Özel, "Gazi Mustafa Kemal Atatürk bu partinin ve ülkenin kurucusu. "O Türk tarihine altın sayfalar yazdıran gazi ve şehitlerimizin hatıralarını yüceltmek, onlara olan minnet ve şükran duygularımızı ifade etmek milli görevdir" diyor. Ben partinin son genel başkanıyım, ilk genel başkanın vasiyeti bu. Bizim bunun dışına çıkmak mümkün değil. Sizlere sahip çıkmak ve sizlerle bir arada olmak bizim için milli görev." dedi.
Özel, "18 kanun teklifi verdik. Komisyona dair endişeler ortadan kaldırılmadan bir süreç yürütülemez. CHP, milletten gizli herhangi bir pazarlığın yapılmaması için, kimseden bir şey saklanmaması için, şehit aileleri ve gazilerin üzülmemesi için meydanı kendi çıkarlarını düşünenlere bırakmamak için o komisyonda yer alıyor. O komisyonda sizlerin temsil edilmesi çok önemli. Komisyonda şehit ve gaziler temsil edilmeli, bu öneriyi getireceğiz" diye konuştu.

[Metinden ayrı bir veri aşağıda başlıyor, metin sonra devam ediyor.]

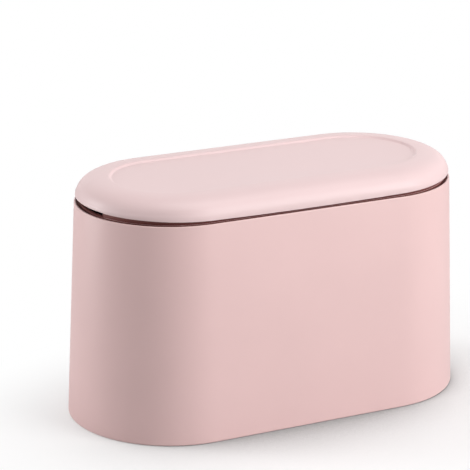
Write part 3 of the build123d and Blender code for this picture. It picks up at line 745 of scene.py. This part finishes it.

Özel şu ifadeleri kullandı:
Polisimizin ve askerlerimizin sorunlarını çözülmesi için kanun teklifi var Meclis'te. Terörsüz Türkiye'ye geçilmesi için birtakım kanuni düzenlemeler olacak. Bir yandan silahından kurşun çıkmamış olanların topluma kazandırılması, bazılarının yabancı ülkelere gitmesi gibi şeyler duyuyoruz. Böyle düzenlemelere adımlar atılırken yıllarca o bayrak yere inmesin diye mücadele etmiş, canını vermiş olanların beklentileri komisyonda bekleyemez.
Toplantıya MİT Müsteşarı yanında uzmanları ile geldi sunum yaptı. Biz MİT mensubunu yabancı istihbarat örgütlerine deşifre mi edeceğiz orada? Oradaki toplantının gizliliği MİT mensuplarının can güvenlikleri açısından devletin talep ettiği bir tedbir ama bugün toplantı açık, bundan sonra da açık
Kimseyi komisyonu terk etmekle tehdit etmiyoruz. Elbette hepimizin zorlanacağı, fedakarlık yapacağı süreçler olacak. Bütün endişelere saygı duyuyorum, fevkalede dikkatliyiz. CHP, ‘yokum’ dese en büyük alkışı alır ama eleştiriyi göğüslüyoruz yarın daha fazla kan akmasın diye. Bunun dışında bir şey olursa itirazı en üst düzeyde getirmek de boynumuzun borcu.